On the other hand, Wesley Pfeiffer, then the head of the Ground Transportation Bureau that inspects taxis and school buses, looked at a larger sample of 359 inspections evenly spread among nine inspectors. He noted 91 GPS issues, such as failure to stop at the inspected location, on one of every four inspections he reviewed.

Pfeiffer’s findings showed a slight improvement from the 2019 data analyzed by WWL-TV and the newspaper. Instead of 33 percent noncompliance, Pfeiffer’s narrow review a year later questioned 25 percent of the inspections -- still clearly significant.

The two members of the audit team who were not trained to review the GPS data only looked at whether third-party inspectors submitted photographs of inspected construction work that complied with city requirements. Those two – then-deputy director of Safety & Permits Debra Hall and IT specialist Lorita Gilbert -- looked at just 139 third-party inspections. That was less than 20 percent of the 720 files reviewed in the audit, even though third-party inspectors conducted 58 percent of all building inspections in New Orleans in 2020.

They identified problems with 35 percent of the third-party inspections they reviewed. Most of those were by a single inspector, Kurt Cavalier from the private company IECI. Hall determined he had repeated the same photographs and inspection tags in multiple apartment units at a single apartment complex.

IECI owner Randy Farrell defended Cavalier’s actions to WWL-TV, saying the use of repetitive photos was not a violation of any city policy and is a common practice while inspecting a large block of identical apartments.

It also appears the city’s audit was rushed so a report could be provided to WWL-TV by Oct. 12, 2020, more than a year after city officials first said they would conduct the audit.

Montano said the audit had been completed in August, but emails by the audit team show they were still trying to settle on the scope and process for the audit on Sept. 22. That’s when the lead auditor, Hall, directed the other three to “look at all the records for the defined timeframe."

On Oct. 1, WWL-TV asked to see the audit and interview Montano about it on Oct. 12, the first anniversary of the Hard Rock collapse. On Oct. 8, Hall emailed the audit team and told them to “update the spreadsheet... with the audit work you have completed/reviewed so far."

The memo summarizing the audit was dated the next day, Oct. 9, the Friday before Montano’s Monday interview with WWL-TV.

“I expressed concern, as well as other auditors on the team, that there wasn't enough time, there wasn't a cohesive methodology put in place, and that this wouldn't be a representation of the overall desire for a proper audit,” the anonymous auditor said.

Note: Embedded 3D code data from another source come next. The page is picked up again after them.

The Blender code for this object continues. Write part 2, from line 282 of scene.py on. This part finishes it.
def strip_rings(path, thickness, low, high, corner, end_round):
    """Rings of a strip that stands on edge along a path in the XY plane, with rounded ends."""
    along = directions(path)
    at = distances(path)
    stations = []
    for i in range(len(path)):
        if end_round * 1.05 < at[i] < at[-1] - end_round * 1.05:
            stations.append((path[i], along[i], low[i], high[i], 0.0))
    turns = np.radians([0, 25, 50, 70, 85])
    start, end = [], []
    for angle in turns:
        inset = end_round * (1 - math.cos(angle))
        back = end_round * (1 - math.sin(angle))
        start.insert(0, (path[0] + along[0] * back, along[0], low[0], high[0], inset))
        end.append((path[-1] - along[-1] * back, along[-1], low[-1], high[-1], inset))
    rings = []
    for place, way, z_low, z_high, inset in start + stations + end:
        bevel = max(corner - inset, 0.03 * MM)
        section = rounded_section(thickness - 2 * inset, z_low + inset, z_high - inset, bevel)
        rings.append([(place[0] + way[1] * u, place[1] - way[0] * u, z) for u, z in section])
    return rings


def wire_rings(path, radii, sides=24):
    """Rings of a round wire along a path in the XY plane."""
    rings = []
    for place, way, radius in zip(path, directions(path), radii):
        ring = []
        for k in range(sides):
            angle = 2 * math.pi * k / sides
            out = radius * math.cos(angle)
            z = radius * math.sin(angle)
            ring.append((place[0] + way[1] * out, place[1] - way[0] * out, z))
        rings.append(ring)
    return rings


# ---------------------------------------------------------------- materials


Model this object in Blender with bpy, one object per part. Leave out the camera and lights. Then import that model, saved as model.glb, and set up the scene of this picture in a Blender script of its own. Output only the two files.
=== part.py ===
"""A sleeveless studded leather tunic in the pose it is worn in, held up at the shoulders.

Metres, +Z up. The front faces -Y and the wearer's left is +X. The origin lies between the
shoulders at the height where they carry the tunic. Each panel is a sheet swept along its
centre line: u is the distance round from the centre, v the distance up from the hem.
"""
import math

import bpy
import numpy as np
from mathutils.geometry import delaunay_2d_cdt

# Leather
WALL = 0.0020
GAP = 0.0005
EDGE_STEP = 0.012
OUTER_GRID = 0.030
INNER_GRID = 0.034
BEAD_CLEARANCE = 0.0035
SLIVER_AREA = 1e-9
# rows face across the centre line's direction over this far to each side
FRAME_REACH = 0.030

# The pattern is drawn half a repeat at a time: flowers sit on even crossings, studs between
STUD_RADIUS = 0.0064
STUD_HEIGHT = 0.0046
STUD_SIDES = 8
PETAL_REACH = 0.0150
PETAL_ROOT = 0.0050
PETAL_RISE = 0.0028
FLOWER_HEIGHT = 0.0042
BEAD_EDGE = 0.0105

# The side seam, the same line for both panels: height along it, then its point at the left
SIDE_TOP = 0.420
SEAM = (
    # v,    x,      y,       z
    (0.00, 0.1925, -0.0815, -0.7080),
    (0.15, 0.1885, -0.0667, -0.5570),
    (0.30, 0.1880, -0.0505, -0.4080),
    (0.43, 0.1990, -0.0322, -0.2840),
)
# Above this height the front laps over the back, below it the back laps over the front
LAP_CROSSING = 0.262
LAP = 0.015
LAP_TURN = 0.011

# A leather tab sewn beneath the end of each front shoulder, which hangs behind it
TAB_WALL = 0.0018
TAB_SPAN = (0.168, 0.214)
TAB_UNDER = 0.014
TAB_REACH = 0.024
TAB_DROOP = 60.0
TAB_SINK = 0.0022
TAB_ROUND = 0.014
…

Hall and Pfeiffer no longer work for the city. The city now says it has "taken this time to audit our own audit."

A statement sent by a city spokesperson says a new deputy director has been hired to replace Hall and will focus on continuously auditing the inspectors’ work. The city's newly restructured Office of Performance and Accountability will audit all third-party inspections, all commercial projects over $10 million and 51 percent of all residential inspections, the city said.